Recorded data:
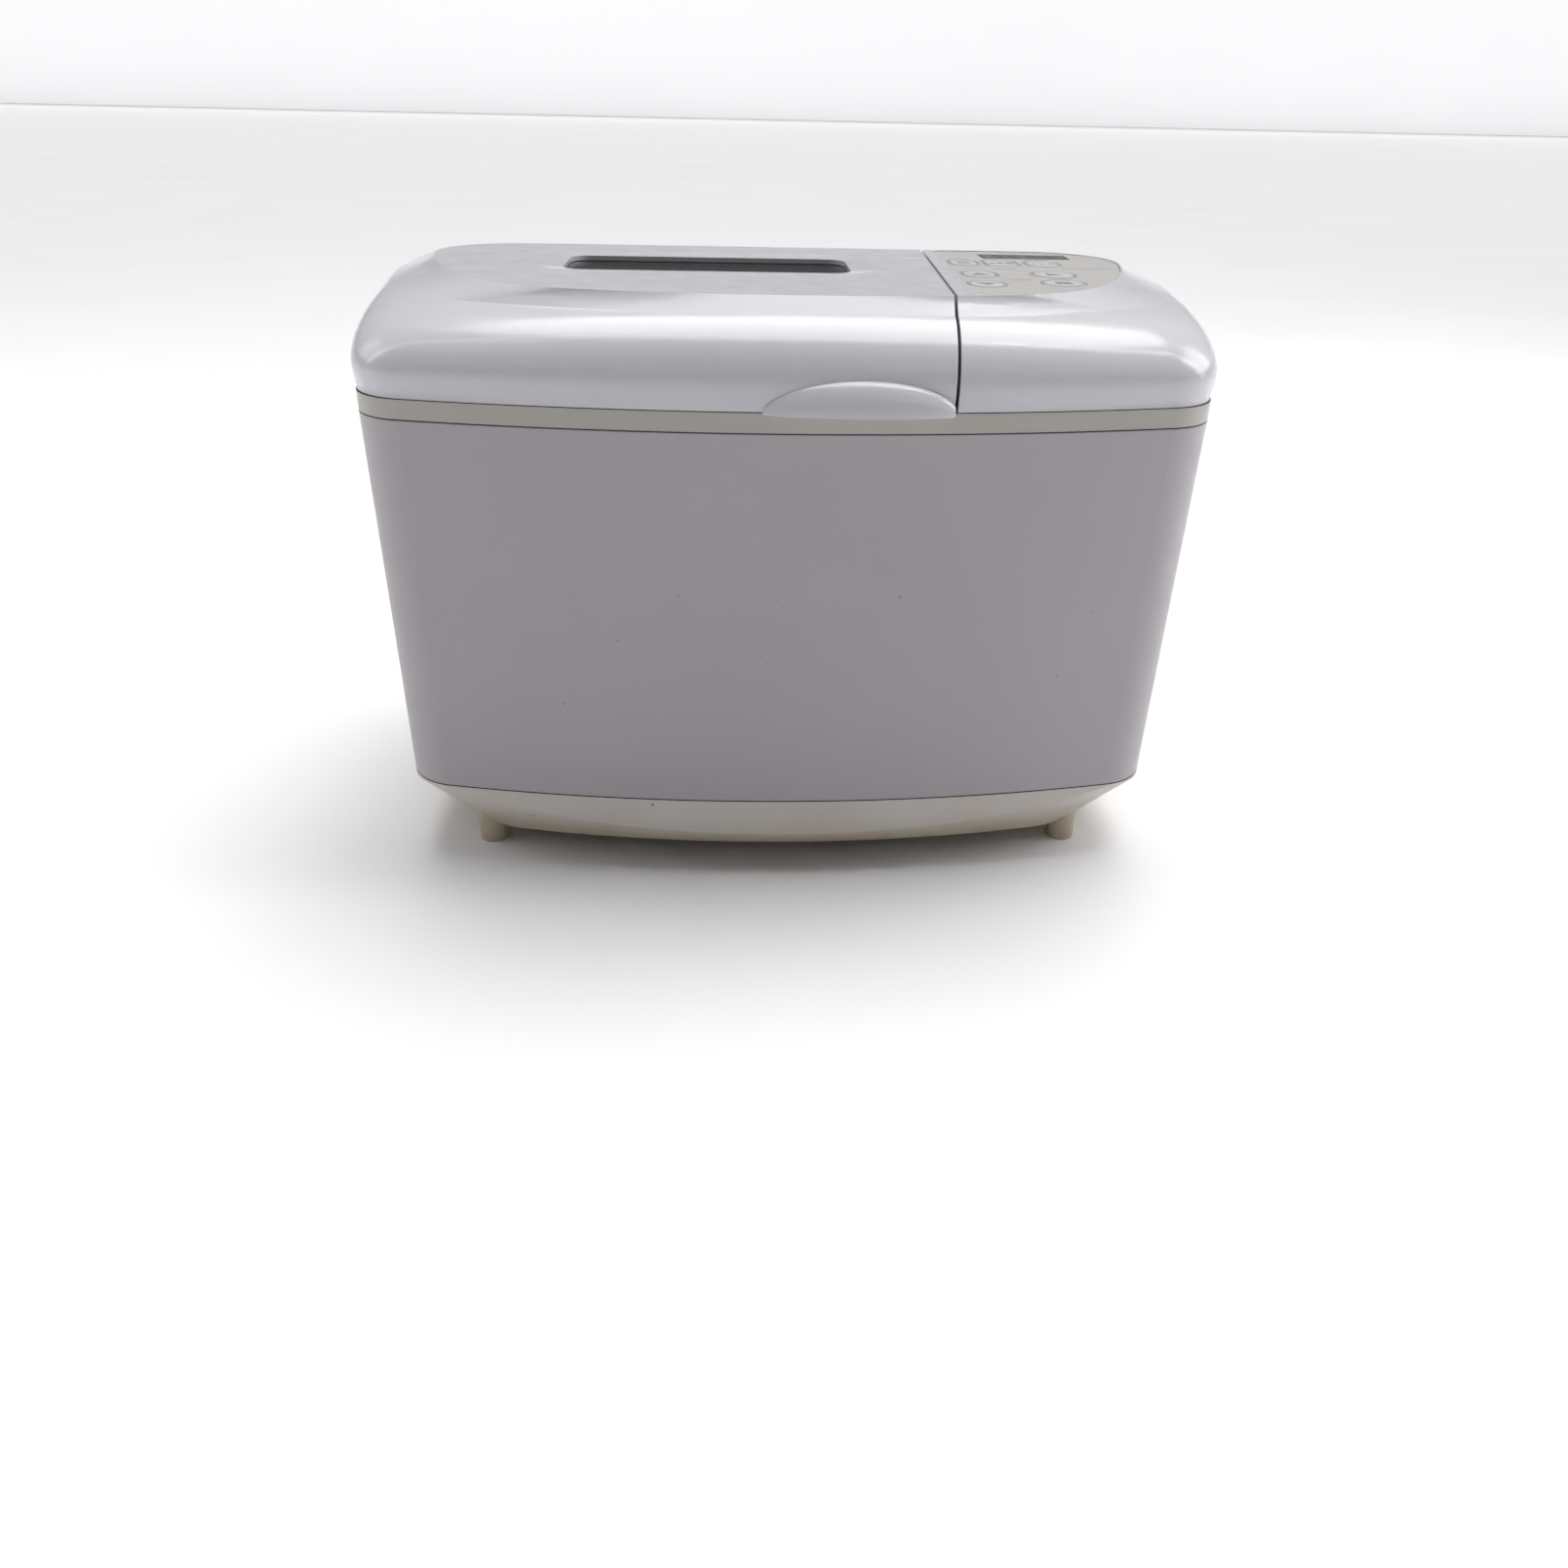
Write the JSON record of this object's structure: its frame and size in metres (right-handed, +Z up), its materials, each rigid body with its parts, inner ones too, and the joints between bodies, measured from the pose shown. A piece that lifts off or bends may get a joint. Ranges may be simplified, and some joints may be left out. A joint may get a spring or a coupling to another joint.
{
  "type": "bread machine",
  "caption": "White horizontal bread machine with a domed hinged lid and window, a control panel on the right, a lift-out pan with bail handle and a belt-driven kneading paddle.",
  "frame": {"origin": "centre of the footprint, on the plane the four feet stand on", "axes": "+X to the right as seen from the front, -Y out of the front, +Z up"},
  "size_m": [0.4262, 0.2814, 0.3025],
  "materials": {
    "shell_white": "gloss",
    "body_white": "satin",
    "collar_cream": "satin",
    "base_white": "satin",
    "panel_film": "satin",
    "key_film": "satin",
    "window_glass": "clear",
    "display_glass": "clear",
    "gasket_rubber": "matt",
    "liner_metal": "satin",
    "chamber_metal": "satin",
    "nonstick": "satin",
    "bright_steel": "polished",
    "plain_steel": "brushed",
    "element_sheath": "matt",
    "ceramic_white": "matt",
    "bronze": "satin",
    "black_plastic": "matt",
    "black_rubber": "matt",
    "cast_metal": "cast",
    "motor_paint": "satin",
    "board_green": "satin",
    "component_grey": "matt",
    "ribbon_grey": "satin"
  },
  "bodies": {
    "root": {"body_shell": "body_white", "base_tray": "base_white", "feet": "base_white", "top_collar": "collar_cream", "control_housing": "shell_white", "panel_overlay": "panel_film", "display_lens": "display_glass", "control_board": "board_green", "key_switches": "black_plastic", "oven_chamber": "chamber_metal", "heating_element": "element_sheath", "element_insulators": "ceramic_white", "temperature_sensor": "bright_steel", "thermal_fuse": "component_grey", "pan_seat": "plain_steel", "pan_clips": "bright_steel", "chassis_plate": "plain_steel", "bearing_housing": "cast_metal", "drive_bushes": "bronze", "drive_belt": "black_rubber", "motor_body": "motor_paint", "motor_mounts": "black_rubber", "motor_capacitor": "component_grey", "power_board": "board_green", "board_bracket": "plain_steel", "transformer": "motor_paint", "ribbon_cable": "ribbon_grey", "buzzer": "black_plastic", "cord_bushing": "black_plastic", "hinge_brackets": "plain_steel", "base_screws": "bright_steel"},
    "lid": {"lid_shell": "shell_white", "lid_liner": "liner_metal", "lid_window": "window_glass", "window_gasket": "gasket_rubber", "lid_hinge_arms": "plain_steel", "hinge_pins": "bright_steel", "lid_screws": "bright_steel", "lid_vent_grille": "shell_white"},
    "pan": {"bread_pan": "nonstick", "pan_base_ring": "plain_steel", "pan_bearing": "bronze", "handle_ears": "plain_steel", "ear_rivets": "bright_steel"},
    "pan_handle": {"pan_handle": "bright_steel"},
    "mixer": {"pan_shaft": "bright_steel", "upper_coupler": "cast_metal"},
    "paddle": {"kneading_paddle": "nonstick"},
    "drive": {"drive_shaft": "bright_steel", "drive_pulley": "cast_metal", "lower_coupler": "cast_metal"},
    "motor_rotor": {"motor_shaft": "bright_steel", "motor_pulley": "black_plastic"},
    "button_select": {"key_select": "key_film"},
    "button_loaf_size": {"key_loaf_size": "key_film"},
    "button_bake_color": {"key_bake_color": "key_film"},
    "button_timer_up": {"key_timer_up": "key_film"},
    "button_timer_down": {"key_timer_down": "key_film"},
    "button_start": {"key_start": "key_film"},
    "button_stop": {"key_stop": "key_film"}
  },
  "joints": [
    {"name": "lid_hinge", "type": "hinge", "parent": "root", "child": "lid", "pos_m": [0, 0.134, 0.2604], "axis": [-1, 0, 0], "range_deg": [0, 85]},
    {"name": "pan_lift", "type": "slide", "parent": "root", "child": "pan", "axis": [0, 0, 1], "range_m": [0, 0.01]},
    {"name": "handle_swing", "type": "hinge", "parent": "pan", "child": "pan_handle", "pos_m": [-0.052, 0, 0.216], "axis": [1, 0, 0], "range_deg": [0, 180]},
    {"name": "drive_spin", "type": "hinge", "parent": "root", "child": "drive", "pos_m": [-0.052, 0, 0], "axis": [0, 0, 1], "continuous": true},
    {"name": "motor_spin", "type": "hinge", "parent": "root", "child": "motor_rotor", "pos_m": [0.14, 0, 0], "axis": [0, 0, 1], "continuous": true},
    {"name": "mixer_spin", "type": "hinge", "parent": "pan", "child": "mixer", "pos_m": [-0.052, 0, 0], "axis": [0, 0, 1], "continuous": true},
    {"name": "paddle_lift", "type": "slide", "parent": "mixer", "child": "paddle", "axis": [0, 0, 1], "range_m": [0, 0.06]},
    {"name": "press_select", "type": "slide", "parent": "root", "child": "button_select", "axis": [0, 0, -1], "range_m": [0, 0.0005], "stiffness_N_per_m": 800, "springref_m": -0.0006},
    {"name": "press_loaf_size", "type": "slide", "parent": "root", "child": "button_loaf_size", "axis": [0, 0, -1], "range_m": [0, 0.0005], "stiffness_N_per_m": 800, "springref_m": -0.0006},
    {"name": "press_bake_color", "type": "slide", "parent": "root", "child": "button_bake_color", "axis": [0, 0, -1], "range_m": [0, 0.0005], "stiffness_N_per_m": 800, "springref_m": -0.0006},
    {"name": "press_timer_up", "type": "slide", "parent": "root", "child": "button_timer_up", "axis": [0, 0, -1], "range_m": [0, 0.0005], "stiffness_N_per_m": 800, "springref_m": -0.0006},
    {"name": "press_timer_down", "type": "slide", "parent": "root", "child": "button_timer_down", "axis": [0, 0, -1], "range_m": [0, 0.0005], "stiffness_N_per_m": 800, "springref_m": -0.0006},
    {"name": "press_start", "type": "slide", "parent": "root", "child": "button_start", "axis": [0, 0, -1], "range_m": [0, 0.0005], "stiffness_N_per_m": 800, "springref_m": -0.0006},
    {"name": "press_stop", "type": "slide", "parent": "root", "child": "button_stop", "axis": [0, 0, -1], "range_m": [0, 0.0005], "stiffness_N_per_m": 800, "springref_m": -0.0006}
  ],
  "couplings": [
    {"joint": "motor_spin", "follows": "drive_spin", "ratio": 4.6667},
    {"joint": "mixer_spin", "follows": "drive_spin", "ratio": 1}
  ]
}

Given exercise:
Print all of the data exactly as it was given.

Output of the task:
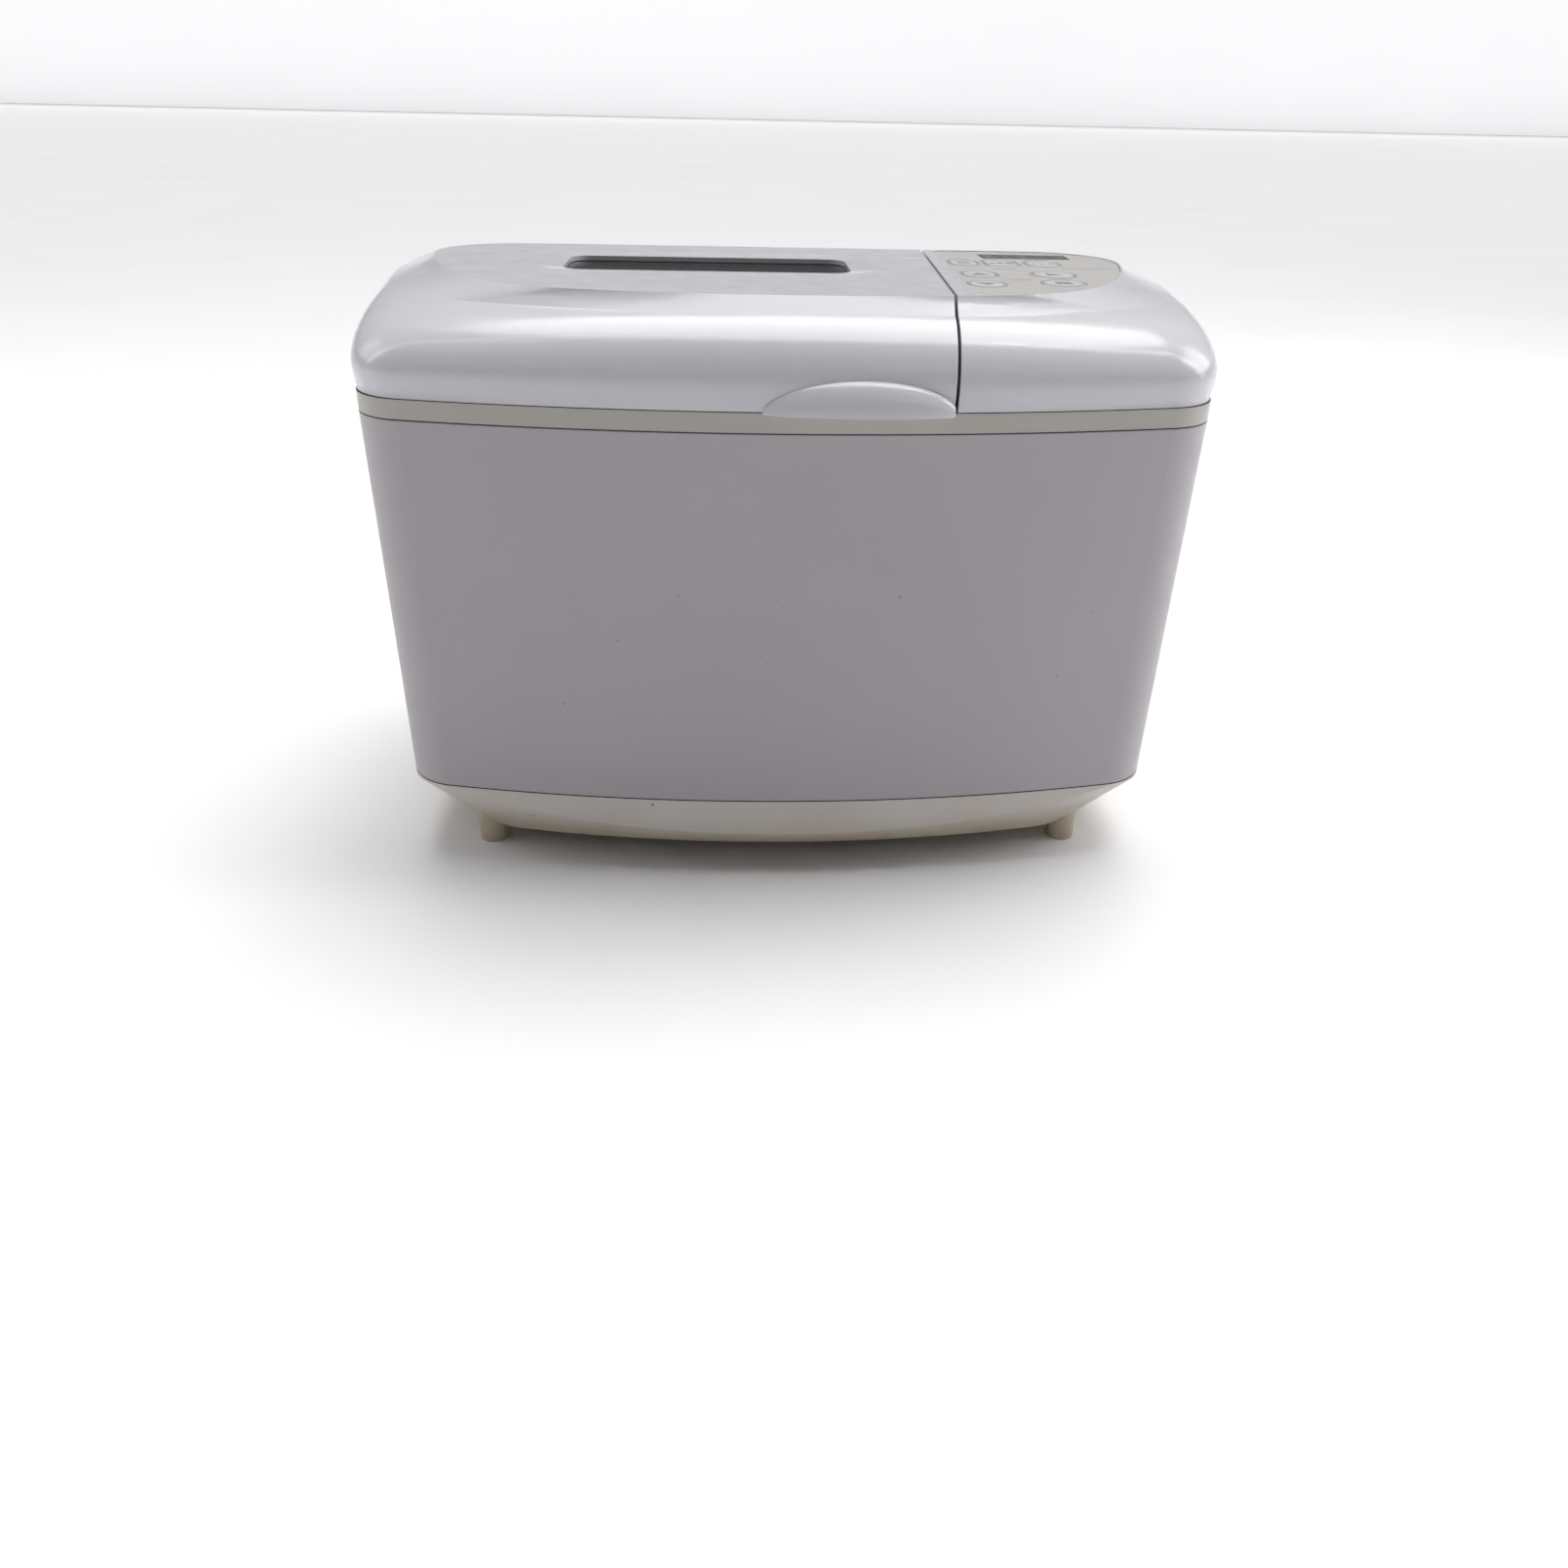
Write the JSON record of this object's structure: its frame and size in metres (right-handed, +Z up), its materials, each rigid body with its parts, inner ones too, and the joints between bodies, measured from the pose shown. A piece that lifts off or bends may get a joint. Ranges may be simplified, and some joints may be left out. A joint may get a spring or a coupling to another joint.
{
  "type": "bread machine",
  "caption": "White horizontal bread machine with a domed hinged lid and window, a control panel on the right, a lift-out pan with bail handle and a belt-driven kneading paddle.",
  "frame": {"origin": "centre of the footprint, on the plane the four feet stand on", "axes": "+X to the right as seen from the front, -Y out of the front, +Z up"},
  "size_m": [0.4262, 0.2814, 0.3025],
  "materials": {
    "shell_white": "gloss",
    "body_white": "satin",
    "collar_cream": "satin",
    "base_white": "satin",
    "panel_film": "satin",
    "key_film": "satin",
    "window_glass": "clear",
    "display_glass": "clear",
    "gasket_rubber": "matt",
    "liner_metal": "satin",
    "chamber_metal": "satin",
    "nonstick": "satin",
    "bright_steel": "polished",
    "plain_steel": "brushed",
    "element_sheath": "matt",
    "ceramic_white": "matt",
    "bronze": "satin",
    "black_plastic": "matt",
    "black_rubber": "matt",
    "cast_metal": "cast",
    "motor_paint": "satin",
    "board_green": "satin",
    "component_grey": "matt",
    "ribbon_grey": "satin"
  },
  "bodies": {
    "root": {"body_shell": "body_white", "base_tray": "base_white", "feet": "base_white", "top_collar": "collar_cream", "control_housing": "shell_white", "panel_overlay": "panel_film", "display_lens": "display_glass", "control_board": "board_green", "key_switches": "black_plastic", "oven_chamber": "chamber_metal", "heating_element": "element_sheath", "element_insulators": "ceramic_white", "temperature_sensor": "bright_steel", "thermal_fuse": "component_grey", "pan_seat": "plain_steel", "pan_clips": "bright_steel", "chassis_plate": "plain_steel", "bearing_housing": "cast_metal", "drive_bushes": "bronze", "drive_belt": "black_rubber", "motor_body": "motor_paint", "motor_mounts": "black_rubber", "motor_capacitor": "component_grey", "power_board": "board_green", "board_bracket": "plain_steel", "transformer": "motor_paint", "ribbon_cable": "ribbon_grey", "buzzer": "black_plastic", "cord_bushing": "black_plastic", "hinge_brackets": "plain_steel", "base_screws": "bright_steel"},
    "lid": {"lid_shell": "shell_white", "lid_liner": "liner_metal", "lid_window": "window_glass", "window_gasket": "gasket_rubber", "lid_hinge_arms": "plain_steel", "hinge_pins": "bright_steel", "lid_screws": "bright_steel", "lid_vent_grille": "shell_white"},
    "pan": {"bread_pan": "nonstick", "pan_base_ring": "plain_steel", "pan_bearing": "bronze", "handle_ears": "plain_steel", "ear_rivets": "bright_steel"},
    "pan_handle": {"pan_handle": "bright_steel"},
    "mixer": {"pan_shaft": "bright_steel", "upper_coupler": "cast_metal"},
    "paddle": {"kneading_paddle": "nonstick"},
    "drive": {"drive_shaft": "bright_steel", "drive_pulley": "cast_metal", "lower_coupler": "cast_metal"},
    "motor_rotor": {"motor_shaft": "bright_steel", "motor_pulley": "black_plastic"},
    "button_select": {"key_select": "key_film"},
    "button_loaf_size": {"key_loaf_size": "key_film"},
    "button_bake_color": {"key_bake_color": "key_film"},
    "button_timer_up": {"key_timer_up": "key_film"},
    "button_timer_down": {"key_timer_down": "key_film"},
    "button_start": {"key_start": "key_film"},
    "button_stop": {"key_stop": "key_film"}
  },
  "joints": [
    {"name": "lid_hinge", "type": "hinge", "parent": "root", "child": "lid", "pos_m": [0, 0.134, 0.2604], "axis": [-1, 0, 0], "range_deg": [0, 85]},
    {"name": "pan_lift", "type": "slide", "parent": "root", "child": "pan", "axis": [0, 0, 1], "range_m": [0, 0.01]},
    {"name": "handle_swing", "type": "hinge", "parent": "pan", "child": "pan_handle", "pos_m": [-0.052, 0, 0.216], "axis": [1, 0, 0], "range_deg": [0, 180]},
    {"name": "drive_spin", "type": "hinge", "parent": "root", "child": "drive", "pos_m": [-0.052, 0, 0], "axis": [0, 0, 1], "continuous": true},
    {"name": "motor_spin", "type": "hinge", "parent": "root", "child": "motor_rotor", "pos_m": [0.14, 0, 0], "axis": [0, 0, 1], "continuous": true},
    {"name": "mixer_spin", "type": "hinge", "parent": "pan", "child": "mixer", "pos_m": [-0.052, 0, 0], "axis": [0, 0, 1], "continuous": true},
    {"name": "paddle_lift", "type": "slide", "parent": "mixer", "child": "paddle", "axis": [0, 0, 1], "range_m": [0, 0.06]},
    {"name": "press_select", "type": "slide", "parent": "root", "child": "button_select", "axis": [0, 0, -1], "range_m": [0, 0.0005], "stiffness_N_per_m": 800, "springref_m": -0.0006},
    {"name": "press_loaf_size", "type": "slide", "parent": "root", "child": "button_loaf_size", "axis": [0, 0, -1], "range_m": [0, 0.0005], "stiffness_N_per_m": 800, "springref_m": -0.0006},
    {"name": "press_bake_color", "type": "slide", "parent": "root", "child": "button_bake_color", "axis": [0, 0, -1], "range_m": [0, 0.0005], "stiffness_N_per_m": 800, "springref_m": -0.0006},
    {"name": "press_timer_up", "type": "slide", "parent": "root", "child": "button_timer_up", "axis": [0, 0, -1], "range_m": [0, 0.0005], "stiffness_N_per_m": 800, "springref_m": -0.0006},
    {"name": "press_timer_down", "type": "slide", "parent": "root", "child": "button_timer_down", "axis": [0, 0, -1], "range_m": [0, 0.0005], "stiffness_N_per_m": 800, "springref_m": -0.0006},
    {"name": "press_start", "type": "slide", "parent": "root", "child": "button_start", "axis": [0, 0, -1], "range_m": [0, 0.0005], "stiffness_N_per_m": 800, "springref_m": -0.0006},
    {"name": "press_stop", "type": "slide", "parent": "root", "child": "button_stop", "axis": [0, 0, -1], "range_m": [0, 0.0005], "stiffness_N_per_m": 800, "springref_m": -0.0006}
  ],
  "couplings": [
    {"joint": "motor_spin", "follows": "drive_spin", "ratio": 4.6667},
    {"joint": "mixer_spin", "follows": "drive_spin", "ratio": 1}
  ]
}